The Indianapolis Canal District
An unusual city in many respects, Indianapolis Indiana has found a way to turn a early-1800s boondoggle into an inviting and pleasant civic space. I’m talking about the Indiana Central Canal, a tiny segment of which I walked while I had the chance weeks ago.
The ability to transfer goods and materials across states and territories was recognized as A Good Thing from the outset, especially since the United States relied on its agricultural output to generate income from other nations. When the Erie Canal was completed in 1825, it connected New York City (and the Atlantic Ocean) by 363 miles of navigable waterway to the Great Lakes. It became fabulously successful as a commercial venture, cutting bulk transport costs by 95% over horse and wagon, and fostering westward expansion. A network of canals accompanied it, mainly to tie in access to rivers such as the Ohio. Indiana legislated, organized and funded its part of this promising craze, but the devastating effects of the financial Panic of 1837 slowed and then effectively stopped the project, leaving the state in debt. Of the 296 miles planned, only a few miles were completed, those being in Indianapolis. Related parts of the larger system that were in operation merely showed that the canals were not economically viable. The barges and boats could not be operated slowly enough to prevent erosion of the walls, and its 6′ depth had to be dredged regularly. Muskrats took to digging through the walls, creating holes which tore out large sections, draining parts of the canals dry.
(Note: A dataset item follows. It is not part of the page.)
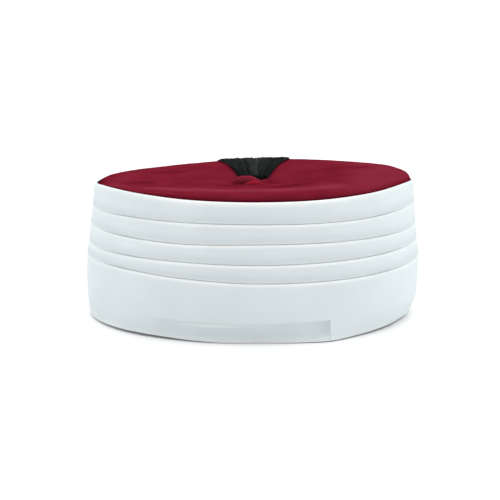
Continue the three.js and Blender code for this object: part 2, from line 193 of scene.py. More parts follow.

# Narrow creases in the crown, between two places to the right of the middle and ahead of it, which also get
# painted shade. Depth is a share of STREAK_DEPTH.
STREAKS = [
    dict(start=(15, 50), end=(35, 43), width=6.5, depth=0.95),
    dict(start=(30, 18), end=(45, 20), width=5.0, depth=0.6),
    dict(start=(53, -30), end=(68, -32), width=6.0, depth=0.8),
    dict(start=(-74, 19), end=(-65, 18), width=5.0, depth=0.9),
    dict(start=(-62, -30), end=(-47, -32), width=6.0, depth=0.7),
    dict(start=(-18, 37), end=(2, 40), width=9.0, depth=0.75),
]

# The felt puckered in front of the tassel: ridges and hollows, placed to the right and ahead of its middle.
PUCKERS = [
    dict(aside=-4.9, ahead=-1.6, across=9.2, deep=1.7, rise=5.2),
    dict(aside=-0.4, ahead=2.6, across=4.8, deep=1.5, rise=2.6),
    dict(aside=-5.4, ahead=1.3, across=5.0, deep=1.1, rise=-2.2),
    dict(aside=-3.4, ahead=6.4, across=8.0, deep=1.6, rise=-1.2),
    dict(aside=-12.0, ahead=0.5, across=2.4, deep=4.5, rise=-0.5),
    dict(aside=6.0, ahead=4.5, across=3.6, deep=1.8, rise=0.8),
    dict(aside=8.8, ahead=-4.4, across=5.4, deep=2.4, rise=3.1),
]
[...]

Railroad interests, who had previously lost the battle, won the war.
What to do? Most of it was simply abandoned. Much was filled in. Indianapolis itself began draining, rebuilding and lowering the water level in 1985. The end result is what you see today. Like the defunct Monon railway line turned into a connective recreational path, a small piece of the Indianapolis section of the Indiana Central Canal is a promenade with few equals today.